Of all the trainers who had Glaucine positives, a long list that includes prominent names such as Ron Burke, Julie Miller, Linda Toscano, Mark Ford and three thoroughbred trainers, only Richard Johnson has been issued a suspension. The reason he was singled out is that his horse, Rubber Duck, was the only one to test above a line drawn in the sand by the Gaming Commission: one nanogram per milliliter. Johnson’s attorney Drew Mollica said the ruling against his client was based on “voodoo science” and that his client was being made into a scapegoat.
“The only guy they’re going to hang is poor Richard Johnson,” Mollica said.
According to a New York Gaming Commission press release, Glaucine is a “potent drug with the potential to affect race performance” and it affects can include “anti-inflammatory, antitussive, bronchodilatory and hallucinogenic properties.” While that may seem to make Glaucine something trainers may be tempted to use to gain an edge, the Gaming Commission admitted that the drug “May be naturally found in wood shavings used to line horses’ stalls.”
The “was it environmental contamination or doping?” conundrum made the Glaucine cases anything but simple. The Gaming Commission’s way of dealing with the complexities of the issue was to establish three threshold levels when is came to meting out punishments.
No penalties were handed out for any horse testing under the level of 500 picograms per milliliter. Eleven of the 55 positive exceeded the next threshold, and those horses were disqualified and the purse money was forfeited. The final level was the one nanogram per milliliter mark, and the Johnson-trainee Rubber Duck was the only horse to test above that level. He did so twice.
Mollica said the Commission suspended Johnson for 75 days and fined him $3,000, but would reduce the penalties to 45 days and $1,500 if he did not appeal. Johnson has appealed.
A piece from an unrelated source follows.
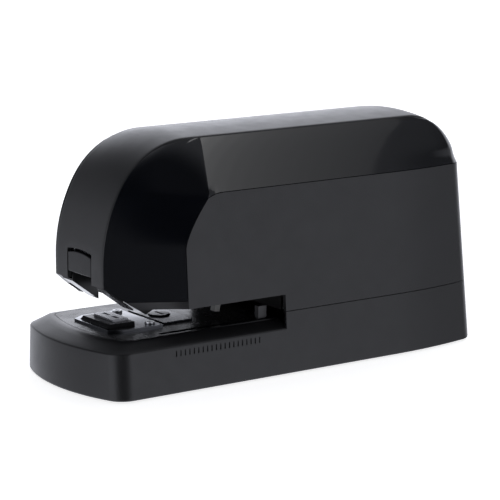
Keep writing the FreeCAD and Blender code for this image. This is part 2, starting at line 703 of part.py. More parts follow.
# ---- moving train -------------------------------------------------------------------
def gear_outline(teeth, phase):
    """Involute spur gear with 20 degree pressure angle and some backlash."""
    pitch_r = MODULE * teeth / 2
    base_r = pitch_r * math.cos(math.radians(20))
    tip_r = pitch_r + 0.75 * MODULE
    root_r = pitch_r - 1.25 * MODULE
    half_tooth = math.pi / (2 * teeth) - 0.07 / pitch_r

    def flank(radius):
        reach = math.sqrt(max((radius / base_r) ** 2 - 1, 0))
        return reach - math.atan(reach)
    at_pitch = flank(pitch_r)
    radii = [max(base_r, root_r) + share * (tip_r - max(base_r, root_r)) for share in (0, 0.35, 0.7, 1.0)]
    points = []
    for tooth in range(teeth):
        middle = phase + 2 * math.pi * tooth / teeth
        side = [(root_r, half_tooth + at_pitch)]
        side += [(radius, half_tooth + at_pitch - flank(radius)) for radius in radii]
        for radius, offset in side:
            points.append((radius * math.cos(middle - offset), radius * math.sin(middle - offset)))
        for radius, offset in reversed(side):
            points.append((radius * math.cos(middle + offset), radius * math.sin(middle + offset)))
    return points


def gear(teeth, axis, x0, x1, phase):
    outline = [(axis[0] + a, axis[1] + b) for a, b in gear_outline(teeth, phase)]
    return prism_x(outline, x0, x1)


def mesh_phases():
    """Phase of each toothed rim so that every pair meets tooth to gap at rest."""
    phases = []
    for angle in TRAIN_ANGLES:
        wheel = angle                                  # a wheel tooth points at the pinion
        pinion = angle + math.pi + math.pi / PINION_TEETH
        phases.append((wheel, pinion))
    return phases


DRIVE_MESH, SECOND_MESH, FIRST_MESH = mesh_phases()
DRIVE_PHASE, SECOND_PINION_PHASE = DRIVE_MESH
SECOND_PHASE, FIRST_PINION_PHASE = SECOND_MESH
FIRST_PHASE, MOTOR_PHASE = FIRST_MESH


def lightened(wheel, axis, x0, x1):
    for step in range(5):
        angle = 2 * math.pi * step / 5
        wheel = wheel.cut(rod_x(3.4, x0 - 1, x1 + 1, axis[0] + 11.5 * math.cos(angle),
                                axis[1] + 11.5 * math.sin(angle)))
    return wheel


def cam_outline():
    """Follower path with a steady rise, moved in by the roller's radius and a gap."""
    rise = (DRIVER_DROP * FOLLOWER_REACH / LEVER_REACH) / CAM_TURN
    inward = FOLLOWER_RADIUS + 0.45
    steps = 26
    points = []
    for step in range(steps + 1):
        turn = CAM_TURN * (1.06 * step / steps - 0.03)
        rho = CAM_REST + rise * turn
        angle = -math.pi / 2 - turn
        shift = inward / math.hypot(rho, rise)
        normal = (rho * math.cos(angle) - rise * math.sin(angle),
                  rho * math.sin(angle) + rise * math.cos(angle))
        points.append((rho * math.cos(angle) - shift * normal[0],
                       rho * math.sin(angle) - shift * normal[1]))
    return points


DRIVE_X = (13.6, 17.2)       # drive gear, next to the frame plate
SECOND_X = (18.2, 21.0)
FIRST_X = (21.4, 24.4)


def cam_shaft():
    return rod_x(2.5, -FRAME_X - FRAME_T - 1, OUTER_PLATE_X + 2.5, *CAM_AXIS)


def drive_gear():
    wheel = lightened(gear(WHEEL_TEETH, CAM_AXIS, *DRIVE_X, DRIVE_PHASE), CAM_AXIS, *DRIVE_X)
    return wheel.cut(rod_x(2.5, 0, 40, *CAM_AXIS))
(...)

“The Gaming Commission has said that we have, in conjunction with the Racing Medication and Testing Consortium, adopted a new rule, that based on our studies if you are over one nanongram the horses didn’t get this from contamination but was injected purposely,” Mollica said. “So with the other 54 guys they did nothing wrong and it was contamination, but not so with Richard Johnson and only Richard Johnson. They admit that Glaucine comes from wood chips and they say we studied the matter for years. Now, here’s where we draw the line and after the game of musical chairs the only guy left without a chair is Richard Johnson.”
Mollica will press forward with his case, which will begin with an appeal hearing before a Gaming Commission hearing officer. He said he will base his defense on his contention that there is no science behind the threshold levels or anything to back up what he sees as the random nature of drawing a line at one nanogram. He cites a legal term known as “the Frye standard,” which, he says, must be adhered to in court when the issue is the admissibility of scientific evidence. The Frye standard provides that expert opinion based on a scientific technique is admissible only where the technique is generally accepted as reliable in the relevant scientific community.
“The rule of law is when you promote science it can’t be voodoo, it can’t be joke science,” he said. “The New York Gaming Commission is saying that in conjunction with the RMTC we’ve now established these thresholds. But they don’t cite any science, any peer review science or any scientific tests approved by the scientific community.
“Richard Johnson is a scapegoat for what is clearly a problem they needed a way to get around. They had 55 positives, so what were they going to do, get rid of Burke, Ford, Julie Miller? You might as well just gut the sport.”
Johnson had two other horses, World Cup and Canbec Kingkazimir, test positive for Glaucine but they were under the one nanogram level.
It is rare for anyone challenging a Gaming Commission ruling to win on appeal. Mollica said that if his appeal fails he will take the matter to an appellate court.